With Ukraine high on Blinken’s agenda, Lu told reporters, “We are not asking for countries to choose between us and Russia, or us and China.” He argued that Astana and Tashkent value America’s unique political and economic input which “are different from the engagement of Moscow and Beijing.”
While Kazakhstan and Uzbekistan have avoided explicit condemnation of the Kremlin’s invasion of Ukraine, they have refused to recognize the independence of Russia-backed separatist regions in Ukraine, nor their annexation late last year by Putin.
“We’ve committed $41.5 million in assistance this year to Central Asia to support food security and economies that we see are struggling.
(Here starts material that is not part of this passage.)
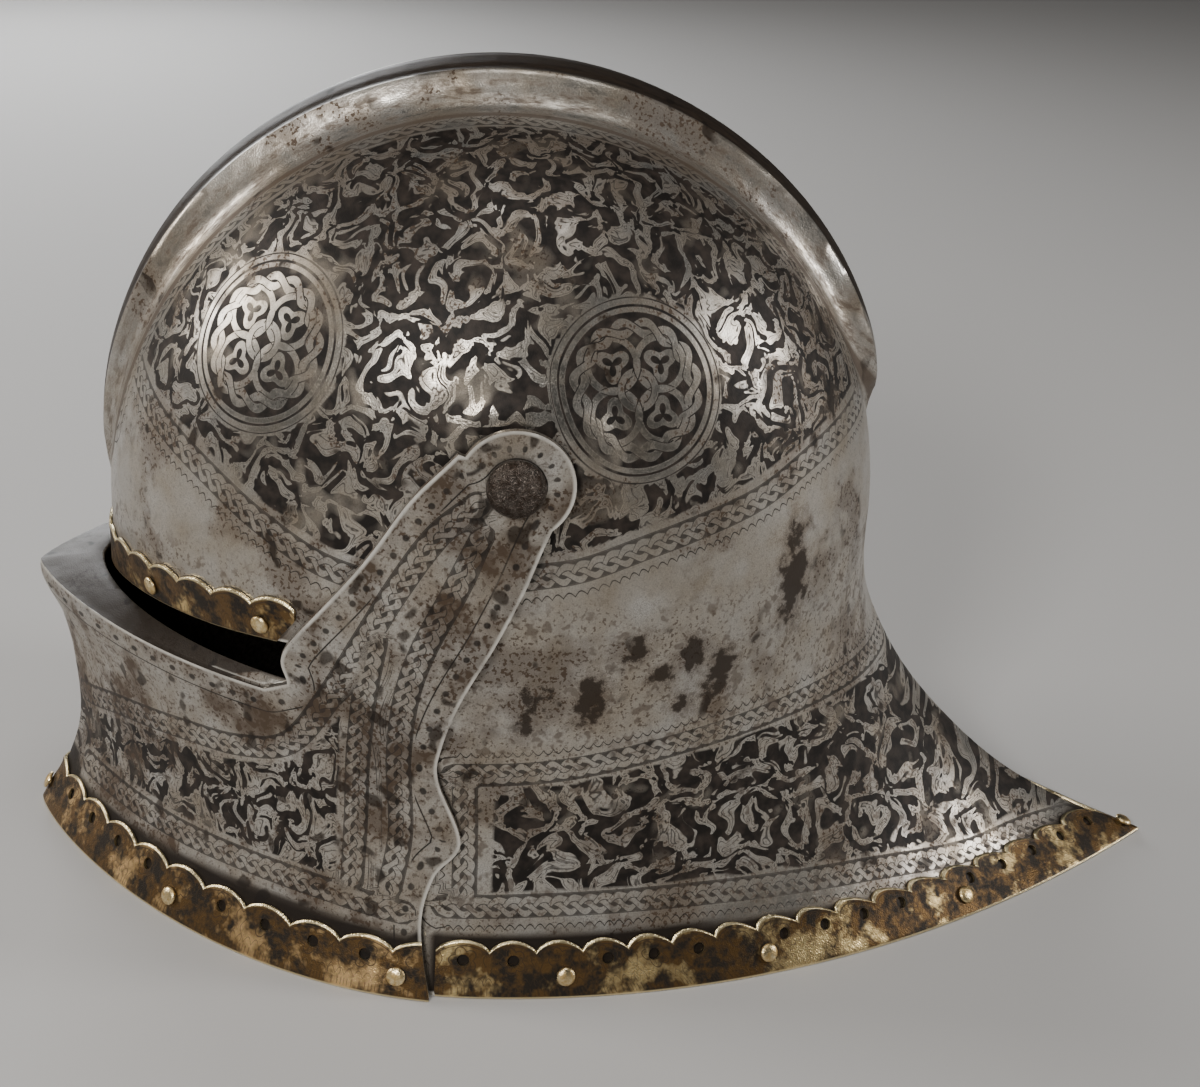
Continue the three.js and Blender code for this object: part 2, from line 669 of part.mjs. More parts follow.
put("skull", makeSkull([...brow.rivets, ...tailBrass.rivets]), steel);
put("visor", makeVisor(visorBrass.rivets), steel);
put("brow_edging", brow.body.subtract(acrossX(visorOutline(BROW_PLAY, 0), -200, 200)), brass);
put("visor_edging", visorBrass.body.intersect(acrossX(visorOutline(0, 0), -200, 200)), brass);
put("tail_edging", tailBrass.body.subtract(acrossX(visorOutline(0, EDGING_PLAY), -200, 200)), brass);
put("pivot_left", pivotRivet(1), darkSteel);
put("pivot_right", pivotRivet(-1), darkSteel);
brow.rivets.forEach((spot, i) => put(`brow_rivet_${i + 1}`, brassRivet(spot), brass));
visorBrass.rivets.forEach((spot, i) => put(`visor_rivet_${i + 1}`, brassRivet(spot), brass));
tailBrass.rivets.forEach((spot, i) => put(`tail_rivet_${i + 1}`, brassRivet(spot), brass));

export default sallet;
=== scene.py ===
import math

import bpy
import numpy as np
from mathutils import Matrix, Vector


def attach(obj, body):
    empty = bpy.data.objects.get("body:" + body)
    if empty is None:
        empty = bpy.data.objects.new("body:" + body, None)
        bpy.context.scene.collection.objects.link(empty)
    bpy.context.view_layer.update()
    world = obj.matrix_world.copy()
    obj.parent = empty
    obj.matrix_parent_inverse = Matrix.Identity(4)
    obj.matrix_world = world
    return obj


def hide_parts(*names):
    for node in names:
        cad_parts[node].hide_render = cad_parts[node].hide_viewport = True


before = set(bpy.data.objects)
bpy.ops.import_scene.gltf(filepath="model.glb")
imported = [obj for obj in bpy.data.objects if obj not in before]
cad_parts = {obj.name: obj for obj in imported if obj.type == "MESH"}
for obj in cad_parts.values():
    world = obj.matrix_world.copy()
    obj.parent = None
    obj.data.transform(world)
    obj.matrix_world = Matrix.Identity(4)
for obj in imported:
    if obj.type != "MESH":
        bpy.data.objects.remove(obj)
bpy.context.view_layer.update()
metres = 0.001  # everything below is worked out in millimetres

shape = {
    "plate": 1.9,
    "strip": 0.9,
    "seat": 0.3,
    "centreY": -45.0,
    "equatorZ": 125.0,
    "fullness": 2.4,
    "skullDome": (103.5, 123.0, 129.0),
    "visorDome": (107.0, 126.2, 132.2),
    "keel": 1.4,
    "pivotY": -43.0,
    "pivotZ": 167.0,
    "flat": 17.5,
    "blend": 34.0,
    "skullX": 100.5,
    "visorX": 104.3,
}


def table(names, rows):
    # A table of named columns
    return dict(zip(names.split(), np.array(rows, float).T))


wallNames = "z halfWidth front back frontPower backPower"
skullRows = table(
    wallNames,
    [
        (-8, 112.6, 122.5, 256, 0.62, 1.0),
        (0, 110, 122.5, 238.8, 0.62, 1.0),
        (6, 108.2, 122.5, 223, 0.62, 0.97),
        (12, 106.5, 122.5, 209, 0.62, 0.93),
        (25, 103.2, 122.5, 186, 0.62, 0.85),
        (40, 100.6, 122.5, 167, 0.62, 0.76),
        (60, 98.8, 122.5, 147.6, 0.62, 0.66),
        (80, 98.8, 122.5, 134.3, 0.62, 0.57),
        (100, 101, 122.7, 125.8, 0.58, 0.52),
        (125, 103.5, 123, 123, 0.5, 0.5),
    ],
)
visorRows = table(
    wallNames,
    [
        (-8, 116, 152, 152, 0.82, 0.6),
        (0, 113.3, 148.2, 150, 0.82, 0.6),
        (7, 111.4, 144.8, 148, 0.82, 0.6),
        (14, 109.3, 141, 146, 0.82, 0.6),
        (33, 105.2, 135.6, 142, 0.82, 0.6),
        (57, 102.2, 137, 136, 0.82, 0.58),
        (72, 101.8, 140.4, 132, 0.82, 0.56),
        (91, 103.5, 147, 129, 0.8, 0.54),
        (108, 105.7, 130, 127, 0.58, 0.52),
        (125, 107, 126.2, 126.2, 0.5, 0.5),
    ],
)
combRows = table(
    "angle height edge foot",
    [
        (0, 0, 5, 9),
        (8, 3.4, 7.5, 12.5),
        (20, 5.8, 9.5, 16),
        (45, 8.6, 11.5, 19.5),
        (90, 9.4, 12.2, 21),
        (130, 9, 12, 20.5),
        (152, 7.6, 10, 17),
        (160, 5.6, 8, 14),
        (166, 0, 5, 9),
    ],
)


def curve(xs, ys, at):
    # A smooth curve through a column: cubic pieces with the slopes that the neighbours give, level at the
    # end
    at = np.asarray(at, float)
    n = len(xs)
    slopes = np.empty(n)
    slopes[1:-1] = (ys[2:] - ys[:-2]) / (xs[2:] - xs[:-2])
    slopes[0] = (ys[1] - ys[0]) / (xs[1] - xs[0])
    slopes[-1] = 0.0
    i = np.searchsorted(xs[1:-1], at, side="left")
    span = xs[i + 1] - xs[i]
    s = np.clip((at - xs[i]) / span, 0, 1)
    low = ys[i]
    rise = ys[i + 1] - low
    m0 = slopes[i] * span
    m1 = slopes[i + 1] * span
    return low + s * (m0 + s * (3 * rise - 2 * m0 - m1 + s * (m0 + m1 - 2 * rise)))


def column(rows, key, z):
    return curve(rows["z"], rows[key], z)


def flatten(p, pivotX):
    # Near a pivot the plate is flat, square to the hinge's axis
    r = np.hypot(p[..., 1] - shape["pivotY"], p[..., 2] - shape["pivotZ"])
    t = np.clip((r - shape["flat"]) / (shape["blend"] - shape["flat"]), 0, 1)
    own = np.where(np.abs(p[..., 0]) > 60, t * t * (3 - 2 * t), 1)
    p[..., 0] = np.sign(p[..., 0]) * (pivotX + (np.abs(p[..., 0]) - pivotX) * own)
    return p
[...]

This money will help them explore new export routes, retrain their workforce, reduce unemployment, and spur private sector growth,” said Lu.
The State Department is helping Kazakhstan and Uzbekistan avoid secondary sanctions, as the West increases economic and financial restrictions against Russia.
“We have issued a license so that the Caspian Pipeline Consortium is able to transfer Kazakh oil to markets. It’s a pipeline that goes through Russia,” Lu said. “The purpose of these sanctions is to target entities in Russia that are fueling Putin’s war in Ukraine, it’s not to harm the interests of Central Asian republics or their peoples or their economies. Here’s an illustration of how we have made sure the world knows it’s fine to use Kazakh oil that comes out of this pipeline.”
Three banks have been transformed from Russian subsidiaries to wholly locally owned, added Lu, through licenses allowing for the transfer of assets into Kazakh hands.
It boils down to freedom
Closely watching Blinken’s visit, Uzbek and Kazakh civil society activists are asking the U.S. to push for systemic reforms without which, they argue, these republics will not be able to overcome geopolitical challenges, including preserving their independence.
“We have seen some positive action by the Uzbek government, but it has a long way to go in terms of allowing political freedoms and space for pluralism,” Abdurahmon Tashanov, who heads the Ezgulik Human Rights Society, told VOA from Tashkent. “The state must ease the registration of nongovernmental organizations and political parties. The authorities don’t seem to want to take these steps.”
Last week, President Mirziyoyev voiced support of journalists and bloggers, “confessing” that many around him want to suppress media freedom. He claims he is open to constructive criticism.
“Freedom of expression and media are basic rights to be enjoyed by everyone, not because the president backs them or wants to allow them,” Tashanov said.
As a witness to the repressions under the previous Uzbek leader Islam Karimov, Tashanov sees two clear paths for his country: true democratic reforms or further authoritarianism.
American officials say Washington will remain on the side of reforms, and not just in Uzbekistan, advancing “our shared goal of a prosperous, secure and democratic region.”